Just type "brewing yeast nutrient" into the search field at Amazon.com and you'll get loads of offers.
In the absence of which, I think a teaspoonful of diammonium phosphate is probably all you need. If you want it for beer, leave some of the trub in the wort, too.
 
I've heard of people using boiled yeast and/or tomato paste as a nutrient source. I tried using bread yeast once and it did allow my fermentation to go dry at about 14%ABV, so it probably did something good.
 
Something I dont understand here??????? You boil up yeast - if you do that you kill the yeast. >80C kills all yeast.
So where did you get your yeast to pitch into your cooled wort?

are you confusing a yeast starter with a yeast nutrient

looks like you have used wild yeast? - which is every where.

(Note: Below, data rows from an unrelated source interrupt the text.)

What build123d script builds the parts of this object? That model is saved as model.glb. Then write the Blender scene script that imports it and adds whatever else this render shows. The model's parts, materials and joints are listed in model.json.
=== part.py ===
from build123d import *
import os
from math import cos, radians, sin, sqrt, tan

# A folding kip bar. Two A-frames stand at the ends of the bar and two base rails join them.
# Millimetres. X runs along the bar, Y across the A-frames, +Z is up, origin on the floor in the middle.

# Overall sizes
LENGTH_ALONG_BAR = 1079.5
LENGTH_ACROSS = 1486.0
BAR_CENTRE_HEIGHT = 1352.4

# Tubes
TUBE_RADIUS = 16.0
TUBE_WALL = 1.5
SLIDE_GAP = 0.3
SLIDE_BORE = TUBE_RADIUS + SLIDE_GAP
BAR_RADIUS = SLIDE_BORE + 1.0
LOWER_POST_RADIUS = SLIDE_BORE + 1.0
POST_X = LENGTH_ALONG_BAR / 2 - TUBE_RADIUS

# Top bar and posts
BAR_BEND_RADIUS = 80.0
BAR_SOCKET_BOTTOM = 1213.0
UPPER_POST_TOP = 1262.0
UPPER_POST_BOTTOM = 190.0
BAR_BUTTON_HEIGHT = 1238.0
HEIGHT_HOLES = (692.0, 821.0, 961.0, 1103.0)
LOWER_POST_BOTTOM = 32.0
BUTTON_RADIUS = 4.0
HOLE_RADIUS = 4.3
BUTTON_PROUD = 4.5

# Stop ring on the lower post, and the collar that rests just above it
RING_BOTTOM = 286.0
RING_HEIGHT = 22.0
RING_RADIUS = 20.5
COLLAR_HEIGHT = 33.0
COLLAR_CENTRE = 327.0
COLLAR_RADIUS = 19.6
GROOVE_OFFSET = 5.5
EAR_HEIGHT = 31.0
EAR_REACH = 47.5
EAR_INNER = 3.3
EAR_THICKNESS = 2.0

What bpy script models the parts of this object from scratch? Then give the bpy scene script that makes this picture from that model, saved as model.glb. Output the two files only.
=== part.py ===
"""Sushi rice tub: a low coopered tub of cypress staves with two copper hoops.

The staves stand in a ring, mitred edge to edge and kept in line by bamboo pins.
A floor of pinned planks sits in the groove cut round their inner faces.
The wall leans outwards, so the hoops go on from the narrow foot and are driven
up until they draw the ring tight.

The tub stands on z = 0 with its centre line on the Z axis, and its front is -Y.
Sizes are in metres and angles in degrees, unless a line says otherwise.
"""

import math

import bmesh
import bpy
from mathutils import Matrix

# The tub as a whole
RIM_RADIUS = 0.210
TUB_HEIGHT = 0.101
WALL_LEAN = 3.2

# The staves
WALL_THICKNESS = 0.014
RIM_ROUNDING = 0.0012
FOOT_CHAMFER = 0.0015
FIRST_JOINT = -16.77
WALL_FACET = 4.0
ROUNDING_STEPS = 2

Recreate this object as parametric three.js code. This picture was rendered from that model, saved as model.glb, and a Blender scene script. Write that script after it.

If you have cattle pooping in the street lots of wild wild yeast - and flies

dont understand this?

You must know how palm wine is made - just cut a strip out of the top heart of the palm tree so it bleeds. Collect the juice in a plastic bottle tied up there. After a few days it will be fermenting and a week its drinkable. Take it strain it bottle it for a few weeks till it stops fizzing, put in fridge served cold by your newest wife.
 
Something I dont understand here??????? You boil up yeast - if you do that you kill the yeast. >80C kills all yeast.
So where did you get your yeast to pitch into your cooled wort?

are you confusing a yeast starter with a yeast nutrient
I think @Lampy meand that you get any old yeast, or some slurry from a previous brew and boil it to start breaking it down. That's the nutrient; you still have to pitch the wort with beer yeast.
 
I love this.

To be sure, this only makes sense if (1) like the OP, you have no access to brewing suppliers or Amazon, and (2) you're making mead or something, and not beer.

If you're making beer, the short answer about yeast nutrient is "no." Nutrients are what the malt is for.